▸ **Directions**
Only the lines from the start of the material through the line containing "return (onCone +" are to be extracted, exactly as they appear.
"""
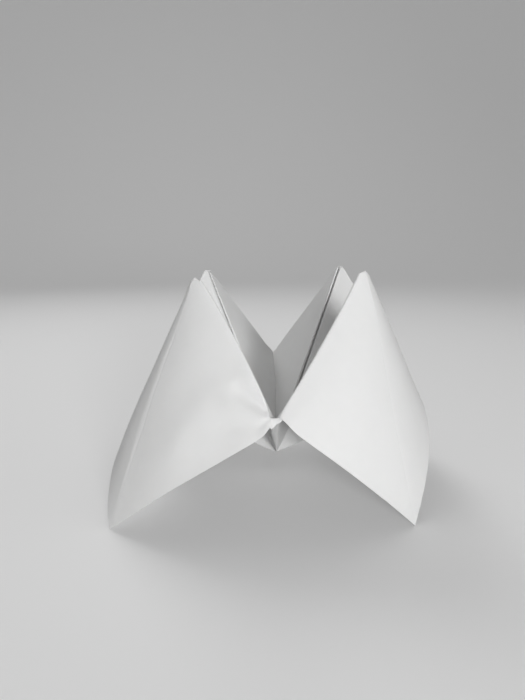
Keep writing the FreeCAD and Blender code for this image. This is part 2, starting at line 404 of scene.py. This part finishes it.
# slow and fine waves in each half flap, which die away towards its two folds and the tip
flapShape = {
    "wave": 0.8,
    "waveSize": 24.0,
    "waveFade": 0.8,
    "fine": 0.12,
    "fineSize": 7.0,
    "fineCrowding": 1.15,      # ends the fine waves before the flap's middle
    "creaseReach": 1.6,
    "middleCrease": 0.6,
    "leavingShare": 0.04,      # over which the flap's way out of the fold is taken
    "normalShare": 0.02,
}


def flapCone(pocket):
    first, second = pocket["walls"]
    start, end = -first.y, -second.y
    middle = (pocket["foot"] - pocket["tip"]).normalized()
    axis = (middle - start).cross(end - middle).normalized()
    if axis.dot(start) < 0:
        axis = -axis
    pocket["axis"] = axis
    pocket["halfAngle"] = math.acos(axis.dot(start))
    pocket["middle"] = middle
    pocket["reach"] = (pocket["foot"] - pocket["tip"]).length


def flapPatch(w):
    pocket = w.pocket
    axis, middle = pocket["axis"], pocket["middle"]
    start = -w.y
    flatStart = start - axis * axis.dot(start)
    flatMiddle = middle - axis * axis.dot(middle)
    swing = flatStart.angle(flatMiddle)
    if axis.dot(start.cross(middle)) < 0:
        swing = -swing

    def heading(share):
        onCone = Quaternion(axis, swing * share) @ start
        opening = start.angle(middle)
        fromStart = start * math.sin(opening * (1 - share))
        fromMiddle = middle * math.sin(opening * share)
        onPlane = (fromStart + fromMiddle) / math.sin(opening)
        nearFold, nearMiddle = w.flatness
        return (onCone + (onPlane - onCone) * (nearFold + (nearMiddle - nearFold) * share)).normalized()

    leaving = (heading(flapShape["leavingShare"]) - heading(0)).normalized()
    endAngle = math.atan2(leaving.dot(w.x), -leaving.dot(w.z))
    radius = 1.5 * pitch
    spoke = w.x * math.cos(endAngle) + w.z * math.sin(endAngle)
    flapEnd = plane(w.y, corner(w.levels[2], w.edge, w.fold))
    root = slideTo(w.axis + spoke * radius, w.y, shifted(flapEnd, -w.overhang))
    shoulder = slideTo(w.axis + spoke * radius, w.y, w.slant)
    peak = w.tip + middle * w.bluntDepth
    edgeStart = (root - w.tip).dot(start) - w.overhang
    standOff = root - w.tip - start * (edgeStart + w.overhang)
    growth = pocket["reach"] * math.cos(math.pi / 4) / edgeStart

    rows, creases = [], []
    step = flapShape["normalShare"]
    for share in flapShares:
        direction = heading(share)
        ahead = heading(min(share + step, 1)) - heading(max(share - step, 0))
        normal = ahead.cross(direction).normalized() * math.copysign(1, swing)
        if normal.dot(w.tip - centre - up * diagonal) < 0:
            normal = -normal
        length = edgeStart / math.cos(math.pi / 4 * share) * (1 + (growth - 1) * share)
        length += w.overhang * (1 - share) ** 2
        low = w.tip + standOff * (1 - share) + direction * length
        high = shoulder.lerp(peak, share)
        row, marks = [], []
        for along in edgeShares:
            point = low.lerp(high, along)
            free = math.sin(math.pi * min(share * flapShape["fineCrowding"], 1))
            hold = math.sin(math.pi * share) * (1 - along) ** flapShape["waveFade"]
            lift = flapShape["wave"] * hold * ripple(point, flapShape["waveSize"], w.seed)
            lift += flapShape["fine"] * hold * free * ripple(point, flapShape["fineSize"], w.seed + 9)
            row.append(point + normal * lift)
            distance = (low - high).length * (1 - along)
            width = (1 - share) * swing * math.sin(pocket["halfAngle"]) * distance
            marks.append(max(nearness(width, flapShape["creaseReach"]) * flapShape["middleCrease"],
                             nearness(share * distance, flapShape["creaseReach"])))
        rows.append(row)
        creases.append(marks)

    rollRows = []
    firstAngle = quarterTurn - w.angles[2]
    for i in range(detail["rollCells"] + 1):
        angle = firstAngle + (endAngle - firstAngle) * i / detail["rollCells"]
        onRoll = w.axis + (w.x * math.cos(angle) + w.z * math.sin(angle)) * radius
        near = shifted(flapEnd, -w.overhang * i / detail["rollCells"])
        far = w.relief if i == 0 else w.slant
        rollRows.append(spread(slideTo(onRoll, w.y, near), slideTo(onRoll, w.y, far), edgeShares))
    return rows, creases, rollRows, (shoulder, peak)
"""
▸ **Solution to this exercise**
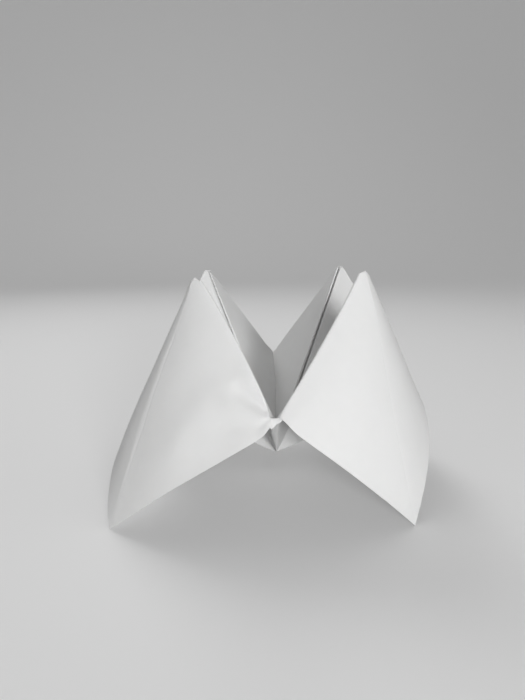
Keep writing the FreeCAD and Blender code for this image. This is part 2, starting at line 404 of scene.py. This part finishes it.
# slow and fine waves in each half flap, which die away towards its two folds and the tip
flapShape = {
    "wave": 0.8,
    "waveSize": 24.0,
    "waveFade": 0.8,
    "fine": 0.12,
    "fineSize": 7.0,
    "fineCrowding": 1.15,      # ends the fine waves before the flap's middle
    "creaseReach": 1.6,
    "middleCrease": 0.6,
    "leavingShare": 0.04,      # over which the flap's way out of the fold is taken
    "normalShare": 0.02,
}


def flapCone(pocket):
    first, second = pocket["walls"]
    start, end = -first.y, -second.y
    middle = (pocket["foot"] - pocket["tip"]).normalized()
    axis = (middle - start).cross(end - middle).normalized()
    if axis.dot(start) < 0:
        axis = -axis
    pocket["axis"] = axis
    pocket["halfAngle"] = math.acos(axis.dot(start))
    pocket["middle"] = middle
    pocket["reach"] = (pocket["foot"] - pocket["tip"]).length


def flapPatch(w):
    pocket = w.pocket
    axis, middle = pocket["axis"], pocket["middle"]
    start = -w.y
    flatStart = start - axis * axis.dot(start)
    flatMiddle = middle - axis * axis.dot(middle)
    swing = flatStart.angle(flatMiddle)
    if axis.dot(start.cross(middle)) < 0:
        swing = -swing

    def heading(share):
        onCone = Quaternion(axis, swing * share) @ start
        opening = start.angle(middle)
        fromStart = start * math.sin(opening * (1 - share))
        fromMiddle = middle * math.sin(opening * share)
        onPlane = (fromStart + fromMiddle) / math.sin(opening)
        nearFold, nearMiddle = w.flatness
        return (onCone + (onPlane - onCone) * (nearFold + (nearMiddle - nearFold) * share)).normalized()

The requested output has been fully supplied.